SOURCE MATERIAL:

————————

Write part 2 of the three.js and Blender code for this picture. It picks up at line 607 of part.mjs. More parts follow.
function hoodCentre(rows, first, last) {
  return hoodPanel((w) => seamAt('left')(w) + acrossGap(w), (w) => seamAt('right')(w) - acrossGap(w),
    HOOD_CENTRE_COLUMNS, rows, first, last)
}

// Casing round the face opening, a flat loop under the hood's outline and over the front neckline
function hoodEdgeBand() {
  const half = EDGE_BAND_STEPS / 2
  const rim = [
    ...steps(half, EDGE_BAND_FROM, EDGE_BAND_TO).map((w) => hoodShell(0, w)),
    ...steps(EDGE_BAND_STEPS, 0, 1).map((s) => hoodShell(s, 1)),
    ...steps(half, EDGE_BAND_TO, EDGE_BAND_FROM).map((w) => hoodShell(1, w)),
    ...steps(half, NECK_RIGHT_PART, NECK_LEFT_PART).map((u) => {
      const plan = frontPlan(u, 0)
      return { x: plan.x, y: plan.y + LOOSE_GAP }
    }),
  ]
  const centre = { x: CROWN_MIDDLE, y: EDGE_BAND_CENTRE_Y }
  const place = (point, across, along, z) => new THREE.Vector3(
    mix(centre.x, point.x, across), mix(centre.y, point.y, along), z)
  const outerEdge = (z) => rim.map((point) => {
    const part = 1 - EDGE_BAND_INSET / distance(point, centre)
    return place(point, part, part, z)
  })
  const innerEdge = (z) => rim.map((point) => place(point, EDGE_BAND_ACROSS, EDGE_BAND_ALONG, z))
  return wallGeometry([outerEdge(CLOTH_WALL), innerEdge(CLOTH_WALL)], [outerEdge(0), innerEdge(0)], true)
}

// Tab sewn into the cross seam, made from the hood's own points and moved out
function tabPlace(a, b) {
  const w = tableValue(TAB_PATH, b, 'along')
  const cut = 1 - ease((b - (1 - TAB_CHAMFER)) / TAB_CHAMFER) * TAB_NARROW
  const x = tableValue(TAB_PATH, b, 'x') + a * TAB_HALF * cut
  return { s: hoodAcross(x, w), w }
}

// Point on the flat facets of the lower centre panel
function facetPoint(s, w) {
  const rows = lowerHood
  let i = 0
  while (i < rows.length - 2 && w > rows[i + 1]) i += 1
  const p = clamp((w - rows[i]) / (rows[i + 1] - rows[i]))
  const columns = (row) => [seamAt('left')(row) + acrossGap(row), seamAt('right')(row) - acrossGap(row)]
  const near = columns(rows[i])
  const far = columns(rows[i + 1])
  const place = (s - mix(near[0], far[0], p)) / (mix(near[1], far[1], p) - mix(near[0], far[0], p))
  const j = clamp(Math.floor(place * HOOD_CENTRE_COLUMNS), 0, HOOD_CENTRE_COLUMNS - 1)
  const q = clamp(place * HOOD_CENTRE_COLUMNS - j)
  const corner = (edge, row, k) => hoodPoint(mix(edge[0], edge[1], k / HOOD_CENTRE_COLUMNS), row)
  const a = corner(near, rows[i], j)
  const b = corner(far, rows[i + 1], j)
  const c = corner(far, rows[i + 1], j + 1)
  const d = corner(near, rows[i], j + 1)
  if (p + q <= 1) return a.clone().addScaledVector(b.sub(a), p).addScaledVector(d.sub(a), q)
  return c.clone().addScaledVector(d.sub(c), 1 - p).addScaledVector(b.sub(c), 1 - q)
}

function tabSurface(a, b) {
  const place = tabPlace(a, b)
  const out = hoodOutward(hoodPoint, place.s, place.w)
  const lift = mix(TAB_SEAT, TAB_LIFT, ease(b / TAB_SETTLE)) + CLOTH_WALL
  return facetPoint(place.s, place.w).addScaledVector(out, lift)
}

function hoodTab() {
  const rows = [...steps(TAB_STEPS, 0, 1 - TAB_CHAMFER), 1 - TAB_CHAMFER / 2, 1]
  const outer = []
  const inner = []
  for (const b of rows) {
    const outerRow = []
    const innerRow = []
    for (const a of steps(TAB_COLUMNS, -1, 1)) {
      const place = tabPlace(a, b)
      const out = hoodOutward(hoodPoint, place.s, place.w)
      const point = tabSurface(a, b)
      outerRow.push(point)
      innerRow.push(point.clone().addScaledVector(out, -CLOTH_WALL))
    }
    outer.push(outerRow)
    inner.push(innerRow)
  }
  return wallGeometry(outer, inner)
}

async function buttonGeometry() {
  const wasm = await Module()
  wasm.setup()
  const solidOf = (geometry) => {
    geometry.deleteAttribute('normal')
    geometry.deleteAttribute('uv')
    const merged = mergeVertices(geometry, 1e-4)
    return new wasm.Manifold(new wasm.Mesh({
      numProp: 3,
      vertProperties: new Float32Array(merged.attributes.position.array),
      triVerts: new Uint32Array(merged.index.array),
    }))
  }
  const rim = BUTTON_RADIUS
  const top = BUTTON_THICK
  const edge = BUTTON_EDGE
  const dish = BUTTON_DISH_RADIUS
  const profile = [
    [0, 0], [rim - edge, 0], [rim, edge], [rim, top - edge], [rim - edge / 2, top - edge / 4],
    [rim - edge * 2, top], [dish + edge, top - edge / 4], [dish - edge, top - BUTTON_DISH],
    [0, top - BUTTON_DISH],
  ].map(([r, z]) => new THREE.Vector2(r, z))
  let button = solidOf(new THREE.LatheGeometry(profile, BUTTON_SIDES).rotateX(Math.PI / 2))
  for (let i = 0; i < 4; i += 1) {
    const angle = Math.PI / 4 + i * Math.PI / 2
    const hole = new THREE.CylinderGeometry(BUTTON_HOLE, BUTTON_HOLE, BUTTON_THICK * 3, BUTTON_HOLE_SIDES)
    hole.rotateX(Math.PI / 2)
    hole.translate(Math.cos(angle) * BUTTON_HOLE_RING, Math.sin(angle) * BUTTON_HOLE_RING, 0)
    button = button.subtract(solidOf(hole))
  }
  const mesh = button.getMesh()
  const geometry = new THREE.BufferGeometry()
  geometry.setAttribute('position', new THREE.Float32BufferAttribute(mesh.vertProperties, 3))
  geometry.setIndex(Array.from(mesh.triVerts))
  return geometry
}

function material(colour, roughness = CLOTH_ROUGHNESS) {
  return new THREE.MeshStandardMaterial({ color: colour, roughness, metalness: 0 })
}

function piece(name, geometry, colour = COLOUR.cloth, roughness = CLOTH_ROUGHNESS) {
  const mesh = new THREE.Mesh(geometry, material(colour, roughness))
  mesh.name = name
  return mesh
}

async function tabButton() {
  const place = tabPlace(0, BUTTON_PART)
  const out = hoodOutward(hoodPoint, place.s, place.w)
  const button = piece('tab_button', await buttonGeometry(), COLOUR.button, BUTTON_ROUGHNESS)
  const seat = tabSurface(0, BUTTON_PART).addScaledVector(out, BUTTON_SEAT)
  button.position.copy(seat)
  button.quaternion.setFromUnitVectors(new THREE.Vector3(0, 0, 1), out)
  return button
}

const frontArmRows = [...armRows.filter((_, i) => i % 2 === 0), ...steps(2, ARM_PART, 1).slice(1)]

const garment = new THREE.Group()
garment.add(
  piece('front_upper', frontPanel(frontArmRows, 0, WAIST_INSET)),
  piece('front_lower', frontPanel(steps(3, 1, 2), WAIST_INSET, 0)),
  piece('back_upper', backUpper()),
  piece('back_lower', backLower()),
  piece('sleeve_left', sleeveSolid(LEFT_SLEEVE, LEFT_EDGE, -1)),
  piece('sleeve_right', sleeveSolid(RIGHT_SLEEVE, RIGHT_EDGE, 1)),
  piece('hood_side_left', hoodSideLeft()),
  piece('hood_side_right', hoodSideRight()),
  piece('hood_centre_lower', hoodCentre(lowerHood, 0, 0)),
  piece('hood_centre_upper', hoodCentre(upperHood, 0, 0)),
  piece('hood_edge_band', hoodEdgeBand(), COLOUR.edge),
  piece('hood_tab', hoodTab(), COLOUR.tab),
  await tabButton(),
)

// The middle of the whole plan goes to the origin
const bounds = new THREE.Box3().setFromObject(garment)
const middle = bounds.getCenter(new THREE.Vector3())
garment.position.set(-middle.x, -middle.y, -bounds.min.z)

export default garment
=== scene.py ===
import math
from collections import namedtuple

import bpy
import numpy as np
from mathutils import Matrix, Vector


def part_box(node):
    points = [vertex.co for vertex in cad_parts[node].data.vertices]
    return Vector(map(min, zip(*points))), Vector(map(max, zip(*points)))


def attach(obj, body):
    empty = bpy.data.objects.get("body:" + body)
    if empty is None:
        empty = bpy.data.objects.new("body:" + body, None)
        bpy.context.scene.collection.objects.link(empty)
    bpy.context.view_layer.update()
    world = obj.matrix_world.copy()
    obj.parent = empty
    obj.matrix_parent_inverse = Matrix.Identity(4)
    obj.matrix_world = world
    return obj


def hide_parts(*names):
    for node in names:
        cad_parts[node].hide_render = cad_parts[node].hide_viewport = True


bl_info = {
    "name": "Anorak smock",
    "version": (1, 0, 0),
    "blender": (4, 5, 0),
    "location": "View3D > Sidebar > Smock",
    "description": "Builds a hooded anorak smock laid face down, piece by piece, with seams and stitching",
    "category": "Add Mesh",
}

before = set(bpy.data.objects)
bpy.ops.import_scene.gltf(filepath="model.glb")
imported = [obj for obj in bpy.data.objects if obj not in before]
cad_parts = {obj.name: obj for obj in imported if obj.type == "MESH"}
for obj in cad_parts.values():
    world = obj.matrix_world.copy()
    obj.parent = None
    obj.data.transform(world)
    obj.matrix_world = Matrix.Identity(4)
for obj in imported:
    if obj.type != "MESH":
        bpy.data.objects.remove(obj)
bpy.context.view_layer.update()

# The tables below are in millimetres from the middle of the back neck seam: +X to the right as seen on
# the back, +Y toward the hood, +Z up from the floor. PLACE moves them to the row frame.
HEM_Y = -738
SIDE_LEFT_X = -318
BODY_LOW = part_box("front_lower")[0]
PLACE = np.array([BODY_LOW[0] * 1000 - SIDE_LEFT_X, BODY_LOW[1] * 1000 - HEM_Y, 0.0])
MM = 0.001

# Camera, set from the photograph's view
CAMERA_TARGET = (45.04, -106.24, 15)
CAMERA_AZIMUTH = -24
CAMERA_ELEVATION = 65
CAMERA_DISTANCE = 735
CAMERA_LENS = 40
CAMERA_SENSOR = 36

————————

PROBLEM TO WORK ON:
Starting at the line that contains "to the origin" and stopping at the line that contains "if empty is", transcribe the lines exactly; both boundary lines are to be included.

FINISHED EXERCISE:
// The middle of the whole plan goes to the origin
const bounds = new THREE.Box3().setFromObject(garment)
const middle = bounds.getCenter(new THREE.Vector3())
garment.position.set(-middle.x, -middle.y, -bounds.min.z)

export default garment
=== scene.py ===
import math
from collections import namedtuple

import bpy
import numpy as np
from mathutils import Matrix, Vector


def part_box(node):
    points = [vertex.co for vertex in cad_parts[node].data.vertices]
    return Vector(map(min, zip(*points))), Vector(map(max, zip(*points)))


def attach(obj, body):
    empty = bpy.data.objects.get("body:" + body)
    if empty is None:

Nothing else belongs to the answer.